For a in-depth look at the SPICE standard, use this manual (this manual was also used as the reference for this module).

Inside this folder there are a lot of files, but the majority of them are auto-generated files:

• spiceProcessor.py: Top-level code that calls all the submodules of the parser, giving a clean interface to its caller (the top-level of CircuitSolver, preprocessor.py);
• spice.g4: Grammar specification file. In this file, the SPICE grammar is implemented.

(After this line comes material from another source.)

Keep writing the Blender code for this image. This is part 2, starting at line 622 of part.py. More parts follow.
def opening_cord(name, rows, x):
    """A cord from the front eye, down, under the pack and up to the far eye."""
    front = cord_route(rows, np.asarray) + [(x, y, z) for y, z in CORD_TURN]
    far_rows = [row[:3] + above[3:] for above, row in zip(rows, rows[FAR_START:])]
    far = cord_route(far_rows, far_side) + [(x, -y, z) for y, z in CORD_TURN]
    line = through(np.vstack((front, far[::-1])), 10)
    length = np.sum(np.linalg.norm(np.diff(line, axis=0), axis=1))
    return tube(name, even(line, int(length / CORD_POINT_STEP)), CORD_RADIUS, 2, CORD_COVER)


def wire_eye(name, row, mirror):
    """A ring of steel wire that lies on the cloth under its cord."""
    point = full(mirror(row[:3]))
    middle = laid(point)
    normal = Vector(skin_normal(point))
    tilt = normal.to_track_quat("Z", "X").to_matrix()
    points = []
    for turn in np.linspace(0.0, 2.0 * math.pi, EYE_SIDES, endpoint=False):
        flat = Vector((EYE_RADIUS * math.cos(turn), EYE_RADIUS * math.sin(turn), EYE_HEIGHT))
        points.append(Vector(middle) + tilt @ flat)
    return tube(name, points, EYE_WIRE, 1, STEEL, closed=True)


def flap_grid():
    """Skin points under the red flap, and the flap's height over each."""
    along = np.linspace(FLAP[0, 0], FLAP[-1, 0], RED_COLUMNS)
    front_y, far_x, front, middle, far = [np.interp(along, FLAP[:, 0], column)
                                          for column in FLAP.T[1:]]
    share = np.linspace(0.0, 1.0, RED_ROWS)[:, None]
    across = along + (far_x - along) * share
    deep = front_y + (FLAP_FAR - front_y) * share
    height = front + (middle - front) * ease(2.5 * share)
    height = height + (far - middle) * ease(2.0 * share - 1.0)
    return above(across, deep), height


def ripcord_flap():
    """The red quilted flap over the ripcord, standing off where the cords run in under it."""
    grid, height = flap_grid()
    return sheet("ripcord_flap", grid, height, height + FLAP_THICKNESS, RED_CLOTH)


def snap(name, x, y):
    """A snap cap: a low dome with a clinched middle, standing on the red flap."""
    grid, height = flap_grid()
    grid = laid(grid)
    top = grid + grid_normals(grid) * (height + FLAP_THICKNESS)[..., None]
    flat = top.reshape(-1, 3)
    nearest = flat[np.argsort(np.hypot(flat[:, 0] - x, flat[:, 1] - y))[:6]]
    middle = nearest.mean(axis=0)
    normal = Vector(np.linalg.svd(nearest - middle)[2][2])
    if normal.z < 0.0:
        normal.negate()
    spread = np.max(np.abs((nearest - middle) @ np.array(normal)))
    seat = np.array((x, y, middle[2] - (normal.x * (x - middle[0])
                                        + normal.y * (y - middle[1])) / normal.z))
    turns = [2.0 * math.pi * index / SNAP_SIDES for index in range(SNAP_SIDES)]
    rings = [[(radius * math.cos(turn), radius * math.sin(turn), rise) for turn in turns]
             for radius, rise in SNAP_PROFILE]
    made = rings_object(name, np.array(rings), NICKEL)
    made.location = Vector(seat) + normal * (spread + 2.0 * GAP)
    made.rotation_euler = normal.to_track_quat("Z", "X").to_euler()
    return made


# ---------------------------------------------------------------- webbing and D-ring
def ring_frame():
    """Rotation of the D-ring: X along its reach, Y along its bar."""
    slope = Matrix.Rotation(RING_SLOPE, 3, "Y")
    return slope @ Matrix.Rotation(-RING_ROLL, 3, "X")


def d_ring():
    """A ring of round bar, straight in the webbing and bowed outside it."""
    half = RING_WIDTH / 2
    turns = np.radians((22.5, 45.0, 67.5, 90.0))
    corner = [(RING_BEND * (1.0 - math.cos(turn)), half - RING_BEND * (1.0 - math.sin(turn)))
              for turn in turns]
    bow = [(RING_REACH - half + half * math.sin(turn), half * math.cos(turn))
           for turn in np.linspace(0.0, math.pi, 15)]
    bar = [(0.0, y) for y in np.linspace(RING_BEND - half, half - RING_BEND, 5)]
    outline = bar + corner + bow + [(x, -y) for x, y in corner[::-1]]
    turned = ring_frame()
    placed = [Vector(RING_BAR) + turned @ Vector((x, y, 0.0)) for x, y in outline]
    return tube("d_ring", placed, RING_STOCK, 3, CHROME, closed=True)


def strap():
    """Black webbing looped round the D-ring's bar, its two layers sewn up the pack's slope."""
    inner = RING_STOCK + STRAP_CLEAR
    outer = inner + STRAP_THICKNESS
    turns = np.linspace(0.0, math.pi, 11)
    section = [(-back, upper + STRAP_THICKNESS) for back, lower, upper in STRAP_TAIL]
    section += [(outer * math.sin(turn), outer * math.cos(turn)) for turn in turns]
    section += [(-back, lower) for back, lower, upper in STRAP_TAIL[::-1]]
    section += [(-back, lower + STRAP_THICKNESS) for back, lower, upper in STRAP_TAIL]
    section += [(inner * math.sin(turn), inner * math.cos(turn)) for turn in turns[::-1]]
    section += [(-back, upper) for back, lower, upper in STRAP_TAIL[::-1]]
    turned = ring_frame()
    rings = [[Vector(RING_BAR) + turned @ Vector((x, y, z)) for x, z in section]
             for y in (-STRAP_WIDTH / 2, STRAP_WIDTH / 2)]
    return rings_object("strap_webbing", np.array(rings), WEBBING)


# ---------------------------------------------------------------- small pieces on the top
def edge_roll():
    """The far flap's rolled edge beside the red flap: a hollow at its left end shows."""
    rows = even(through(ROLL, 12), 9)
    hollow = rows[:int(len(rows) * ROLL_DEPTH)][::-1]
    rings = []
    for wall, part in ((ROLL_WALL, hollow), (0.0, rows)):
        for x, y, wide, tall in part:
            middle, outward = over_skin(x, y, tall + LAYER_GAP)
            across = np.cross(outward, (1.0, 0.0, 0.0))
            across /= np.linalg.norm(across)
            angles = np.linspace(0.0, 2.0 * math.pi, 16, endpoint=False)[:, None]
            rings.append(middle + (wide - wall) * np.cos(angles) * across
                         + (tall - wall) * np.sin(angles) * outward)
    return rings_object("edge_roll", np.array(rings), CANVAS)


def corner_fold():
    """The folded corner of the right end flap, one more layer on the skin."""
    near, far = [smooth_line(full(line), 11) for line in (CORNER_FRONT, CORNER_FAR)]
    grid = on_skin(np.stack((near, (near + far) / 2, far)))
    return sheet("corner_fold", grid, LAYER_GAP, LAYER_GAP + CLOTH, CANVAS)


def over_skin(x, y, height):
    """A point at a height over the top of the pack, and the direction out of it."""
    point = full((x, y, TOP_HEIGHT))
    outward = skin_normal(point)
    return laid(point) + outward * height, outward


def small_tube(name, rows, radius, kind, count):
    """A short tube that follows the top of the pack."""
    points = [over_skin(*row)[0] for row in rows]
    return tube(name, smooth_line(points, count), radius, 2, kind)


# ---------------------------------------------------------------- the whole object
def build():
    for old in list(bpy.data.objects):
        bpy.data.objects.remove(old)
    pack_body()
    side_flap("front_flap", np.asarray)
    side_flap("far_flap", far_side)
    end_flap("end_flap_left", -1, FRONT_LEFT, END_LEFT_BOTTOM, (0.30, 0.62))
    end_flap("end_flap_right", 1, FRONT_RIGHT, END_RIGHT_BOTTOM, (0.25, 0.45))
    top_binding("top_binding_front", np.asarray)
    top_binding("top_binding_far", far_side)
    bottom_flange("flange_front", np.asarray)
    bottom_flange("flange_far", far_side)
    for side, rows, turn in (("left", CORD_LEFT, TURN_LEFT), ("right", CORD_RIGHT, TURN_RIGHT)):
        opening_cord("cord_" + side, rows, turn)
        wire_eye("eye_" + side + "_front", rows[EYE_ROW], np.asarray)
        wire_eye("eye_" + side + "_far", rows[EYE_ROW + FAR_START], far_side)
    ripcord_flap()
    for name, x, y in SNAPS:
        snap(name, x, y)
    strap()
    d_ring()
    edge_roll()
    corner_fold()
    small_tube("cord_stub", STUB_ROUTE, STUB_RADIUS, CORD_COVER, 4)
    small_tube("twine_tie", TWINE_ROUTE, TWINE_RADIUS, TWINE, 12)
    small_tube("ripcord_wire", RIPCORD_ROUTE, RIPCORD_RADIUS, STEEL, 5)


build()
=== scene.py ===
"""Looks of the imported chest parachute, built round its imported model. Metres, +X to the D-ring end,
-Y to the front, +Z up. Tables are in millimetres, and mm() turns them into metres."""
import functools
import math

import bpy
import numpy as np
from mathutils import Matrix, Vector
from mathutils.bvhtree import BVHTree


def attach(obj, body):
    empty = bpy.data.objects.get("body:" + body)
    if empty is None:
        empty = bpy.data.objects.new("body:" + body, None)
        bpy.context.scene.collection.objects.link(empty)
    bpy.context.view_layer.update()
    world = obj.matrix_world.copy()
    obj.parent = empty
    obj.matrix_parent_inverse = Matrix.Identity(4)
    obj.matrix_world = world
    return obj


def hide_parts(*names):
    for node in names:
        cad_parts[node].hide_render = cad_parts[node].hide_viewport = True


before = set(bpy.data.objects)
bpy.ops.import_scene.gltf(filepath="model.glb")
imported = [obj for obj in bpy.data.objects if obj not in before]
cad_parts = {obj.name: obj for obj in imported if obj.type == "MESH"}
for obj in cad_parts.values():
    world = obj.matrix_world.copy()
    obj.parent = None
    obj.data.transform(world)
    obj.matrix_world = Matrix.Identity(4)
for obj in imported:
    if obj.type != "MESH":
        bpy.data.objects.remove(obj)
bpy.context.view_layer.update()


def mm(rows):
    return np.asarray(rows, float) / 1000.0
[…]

All possible accepted input combinations are/must be described in this file;
• spiceListener.py: Auto-generated file that has the grammar interaction (in this case, a listener) interface;
• spiceExtractor.py: Module that reads from the parsed netlist's token tree, using the listener interface (spiceListener.py);
• spiceLexer.py: Auto-generated Lexer module used for tokenization;
• spiceLexer.tokens and spice.tokens: Auto-generated file that identifies all tokens accepted by the Lexer;
• spiceParser.py: Auto-generated module that serves as the generic parser for the listener.

Running $ antlr4 -Dlanguage=Python3 spice.g4 inside the parser folder will generate new spiceLexer.py spiceLexer.tokens spiceListener.py spiceParser.py and spice.tokens files.